Essa dimensão performativa aproxima o projeto da arte conceptual e da literatura experimental, herdeiras de Perec, Barthes ou mesmo do cinema de Chantal Akerman. Blaufuks, que há décadas explora a fronteira entre fotografia e narrativa, reafirma aqui a sua capacidade de transformar o banal em revelação estética.
O eco de uma Lisboa interior
Lisboa, cenário recorrente na obra de Daniel Blaufuks, surge aqui não como cidade exterior, mas como paisagem interior. A luz que atravessa a janela da cozinha é a mesma luz da cidade — difusa, melancólica, mutável. Ela liga o dentro e o fora, o pessoal e o coletivo.
Em tempos de excesso de imagens e de velocidade, Blaufuks propõe uma estética da lentidão, um regresso ao olhar atento. O seu trabalho convida o público a ver de novo o que está diante dos olhos — a redescobrir o silêncio das coisas.
Conclusão: o valor do quase-nada
“Tentativa de Esgotamento (Depois do Adeus)” é uma meditação sobre o tempo, o olhar e a persistência. Mais do que um livro de fotografia, é um ensaio visual sobre a repetição e a diferença, sobre o modo como o quotidiano contém, em si, a totalidade da experiência humana.

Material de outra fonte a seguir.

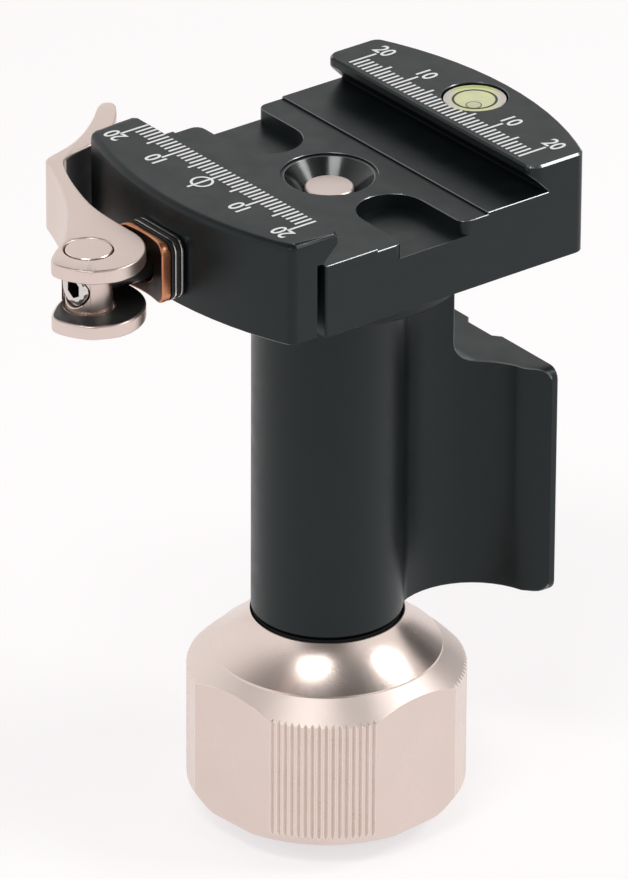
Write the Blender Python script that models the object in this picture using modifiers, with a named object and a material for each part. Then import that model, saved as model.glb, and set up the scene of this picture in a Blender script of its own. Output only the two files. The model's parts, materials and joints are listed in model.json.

Daniel Blaufuks mostra-nos que o esgotamento não é o fim, mas um recomeço — um espaço de atenção radical, onde o insignificante ganha densidade e sentido.
Com esta obra, o artista reafirma o seu lugar como uma das vozes mais consistentes da arte contemporânea portuguesa, explorando o território onde a fotografia se encontra com a literatura, a memória e o tempo.